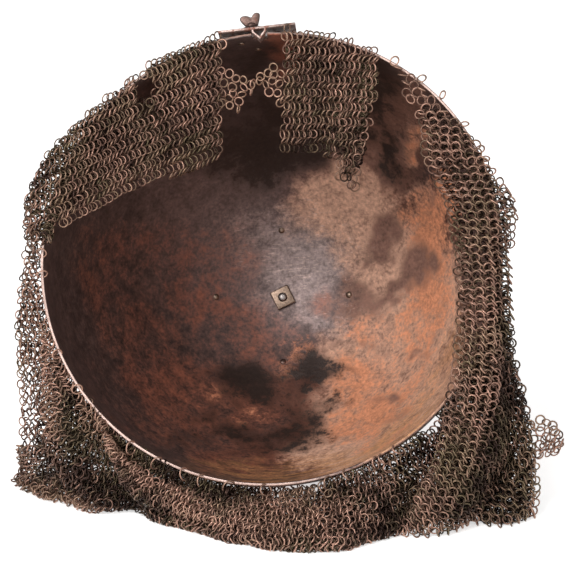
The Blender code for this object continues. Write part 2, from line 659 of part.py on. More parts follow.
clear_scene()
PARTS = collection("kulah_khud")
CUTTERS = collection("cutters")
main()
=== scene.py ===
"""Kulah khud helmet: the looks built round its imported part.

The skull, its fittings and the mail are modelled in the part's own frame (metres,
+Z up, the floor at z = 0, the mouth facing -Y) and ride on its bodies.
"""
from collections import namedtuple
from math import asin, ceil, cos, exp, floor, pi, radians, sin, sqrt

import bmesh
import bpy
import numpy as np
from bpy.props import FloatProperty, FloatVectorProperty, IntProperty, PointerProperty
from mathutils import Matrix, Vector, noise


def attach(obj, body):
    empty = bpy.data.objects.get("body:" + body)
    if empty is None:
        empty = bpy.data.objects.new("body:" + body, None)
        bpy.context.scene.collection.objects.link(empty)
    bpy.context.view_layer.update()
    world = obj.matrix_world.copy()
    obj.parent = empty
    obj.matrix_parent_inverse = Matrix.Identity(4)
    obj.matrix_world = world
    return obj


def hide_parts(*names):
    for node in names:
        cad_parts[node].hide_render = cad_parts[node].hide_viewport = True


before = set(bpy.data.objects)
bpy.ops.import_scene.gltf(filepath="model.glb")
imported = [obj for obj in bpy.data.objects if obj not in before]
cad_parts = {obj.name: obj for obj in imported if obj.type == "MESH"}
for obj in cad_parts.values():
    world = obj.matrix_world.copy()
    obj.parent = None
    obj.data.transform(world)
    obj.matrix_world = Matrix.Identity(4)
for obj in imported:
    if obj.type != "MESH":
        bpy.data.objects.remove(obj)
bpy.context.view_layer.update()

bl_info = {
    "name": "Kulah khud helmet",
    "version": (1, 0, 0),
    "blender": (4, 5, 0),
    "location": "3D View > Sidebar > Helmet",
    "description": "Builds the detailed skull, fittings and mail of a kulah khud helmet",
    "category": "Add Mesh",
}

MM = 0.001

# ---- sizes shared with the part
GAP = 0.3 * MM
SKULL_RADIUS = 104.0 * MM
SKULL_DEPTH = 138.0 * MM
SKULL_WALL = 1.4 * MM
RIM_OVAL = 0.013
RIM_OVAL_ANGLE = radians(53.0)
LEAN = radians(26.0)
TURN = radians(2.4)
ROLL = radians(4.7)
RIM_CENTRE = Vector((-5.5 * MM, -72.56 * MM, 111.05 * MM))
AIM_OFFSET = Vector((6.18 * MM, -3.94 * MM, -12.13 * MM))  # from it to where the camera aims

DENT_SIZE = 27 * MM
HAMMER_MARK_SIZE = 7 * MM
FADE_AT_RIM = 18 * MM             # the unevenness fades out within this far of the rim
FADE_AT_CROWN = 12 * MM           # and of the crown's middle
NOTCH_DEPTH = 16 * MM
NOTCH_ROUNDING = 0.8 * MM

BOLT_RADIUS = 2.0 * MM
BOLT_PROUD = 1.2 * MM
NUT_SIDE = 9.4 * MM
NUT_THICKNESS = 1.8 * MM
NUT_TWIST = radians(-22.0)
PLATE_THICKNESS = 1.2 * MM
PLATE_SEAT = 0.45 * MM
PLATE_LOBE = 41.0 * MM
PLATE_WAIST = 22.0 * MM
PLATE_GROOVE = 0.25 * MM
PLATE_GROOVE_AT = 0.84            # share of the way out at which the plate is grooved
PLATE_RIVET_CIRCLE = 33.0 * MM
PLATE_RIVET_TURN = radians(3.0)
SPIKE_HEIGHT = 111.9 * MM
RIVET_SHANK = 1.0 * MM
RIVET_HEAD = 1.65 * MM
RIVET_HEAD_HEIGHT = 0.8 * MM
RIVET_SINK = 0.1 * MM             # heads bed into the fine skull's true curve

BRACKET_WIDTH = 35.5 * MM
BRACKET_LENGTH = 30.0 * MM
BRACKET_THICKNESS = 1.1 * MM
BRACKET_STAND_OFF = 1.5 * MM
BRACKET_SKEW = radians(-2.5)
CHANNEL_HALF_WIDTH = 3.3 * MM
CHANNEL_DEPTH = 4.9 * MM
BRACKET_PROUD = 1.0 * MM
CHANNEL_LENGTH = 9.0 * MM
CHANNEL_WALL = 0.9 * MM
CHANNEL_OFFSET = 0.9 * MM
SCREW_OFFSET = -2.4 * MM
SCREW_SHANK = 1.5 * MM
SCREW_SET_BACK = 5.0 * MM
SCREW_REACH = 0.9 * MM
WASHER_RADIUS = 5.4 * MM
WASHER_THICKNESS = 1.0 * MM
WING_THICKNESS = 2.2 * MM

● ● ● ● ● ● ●

#### Directive:
Copy the material above, line for line.

#### Task output:
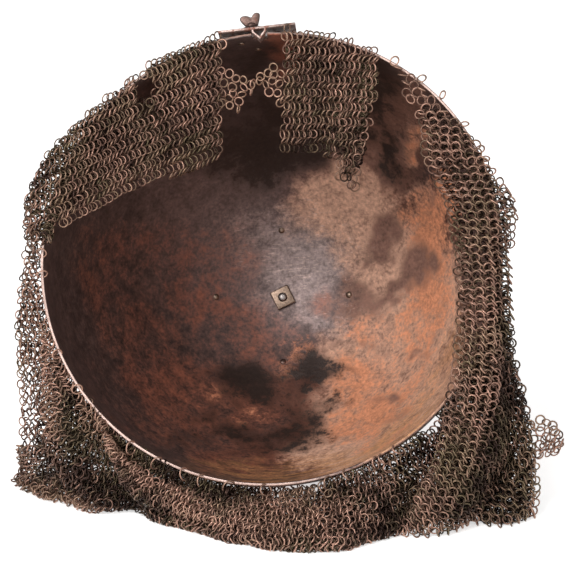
The Blender code for this object continues. Write part 2, from line 659 of part.py on. More parts follow.
clear_scene()
PARTS = collection("kulah_khud")
CUTTERS = collection("cutters")
main()
=== scene.py ===
"""Kulah khud helmet: the looks built round its imported part.

The skull, its fittings and the mail are modelled in the part's own frame (metres,
+Z up, the floor at z = 0, the mouth facing -Y) and ride on its bodies.
"""
from collections import namedtuple
from math import asin, ceil, cos, exp, floor, pi, radians, sin, sqrt

import bmesh
import bpy
import numpy as np
from bpy.props import FloatProperty, FloatVectorProperty, IntProperty, PointerProperty
from mathutils import Matrix, Vector, noise


def attach(obj, body):
    empty = bpy.data.objects.get("body:" + body)
    if empty is None:
        empty = bpy.data.objects.new("body:" + body, None)
        bpy.context.scene.collection.objects.link(empty)
    bpy.context.view_layer.update()
    world = obj.matrix_world.copy()
    obj.parent = empty
    obj.matrix_parent_inverse = Matrix.Identity(4)
    obj.matrix_world = world
    return obj


def hide_parts(*names):
    for node in names:
        cad_parts[node].hide_render = cad_parts[node].hide_viewport = True


before = set(bpy.data.objects)
bpy.ops.import_scene.gltf(filepath="model.glb")
imported = [obj for obj in bpy.data.objects if obj not in before]
cad_parts = {obj.name: obj for obj in imported if obj.type == "MESH"}
for obj in cad_parts.values():
    world = obj.matrix_world.copy()
    obj.parent = None
    obj.data.transform(world)
    obj.matrix_world = Matrix.Identity(4)
for obj in imported:
    if obj.type != "MESH":
        bpy.data.objects.remove(obj)
bpy.context.view_layer.update()

bl_info = {
    "name": "Kulah khud helmet",
    "version": (1, 0, 0),
    "blender": (4, 5, 0),
    "location": "3D View > Sidebar > Helmet",
    "description": "Builds the detailed skull, fittings and mail of a kulah khud helmet",
    "category": "Add Mesh",
}

MM = 0.001

# ---- sizes shared with the part
GAP = 0.3 * MM
SKULL_RADIUS = 104.0 * MM
SKULL_DEPTH = 138.0 * MM
SKULL_WALL = 1.4 * MM
RIM_OVAL = 0.013
RIM_OVAL_ANGLE = radians(53.0)
LEAN = radians(26.0)
TURN = radians(2.4)
ROLL = radians(4.7)
RIM_CENTRE = Vector((-5.5 * MM, -72.56 * MM, 111.05 * MM))
AIM_OFFSET = Vector((6.18 * MM, -3.94 * MM, -12.13 * MM))  # from it to where the camera aims

DENT_SIZE = 27 * MM
HAMMER_MARK_SIZE = 7 * MM
FADE_AT_RIM = 18 * MM             # the unevenness fades out within this far of the rim
FADE_AT_CROWN = 12 * MM           # and of the crown's middle
NOTCH_DEPTH = 16 * MM
NOTCH_ROUNDING = 0.8 * MM

BOLT_RADIUS = 2.0 * MM
BOLT_PROUD = 1.2 * MM
NUT_SIDE = 9.4 * MM
NUT_THICKNESS = 1.8 * MM
NUT_TWIST = radians(-22.0)
PLATE_THICKNESS = 1.2 * MM
PLATE_SEAT = 0.45 * MM
PLATE_LOBE = 41.0 * MM
PLATE_WAIST = 22.0 * MM
PLATE_GROOVE = 0.25 * MM
PLATE_GROOVE_AT = 0.84            # share of the way out at which the plate is grooved
PLATE_RIVET_CIRCLE = 33.0 * MM
PLATE_RIVET_TURN = radians(3.0)
SPIKE_HEIGHT = 111.9 * MM
RIVET_SHANK = 1.0 * MM
RIVET_HEAD = 1.65 * MM
RIVET_HEAD_HEIGHT = 0.8 * MM
RIVET_SINK = 0.1 * MM             # heads bed into the fine skull's true curve

BRACKET_WIDTH = 35.5 * MM
BRACKET_LENGTH = 30.0 * MM
BRACKET_THICKNESS = 1.1 * MM
BRACKET_STAND_OFF = 1.5 * MM
BRACKET_SKEW = radians(-2.5)
CHANNEL_HALF_WIDTH = 3.3 * MM
CHANNEL_DEPTH = 4.9 * MM
BRACKET_PROUD = 1.0 * MM
CHANNEL_LENGTH = 9.0 * MM
CHANNEL_WALL = 0.9 * MM
CHANNEL_OFFSET = 0.9 * MM
SCREW_OFFSET = -2.4 * MM
SCREW_SHANK = 1.5 * MM
SCREW_SET_BACK = 5.0 * MM
SCREW_REACH = 0.9 * MM
WASHER_RADIUS = 5.4 * MM
WASHER_THICKNESS = 1.0 * MM
WING_THICKNESS = 2.2 * MM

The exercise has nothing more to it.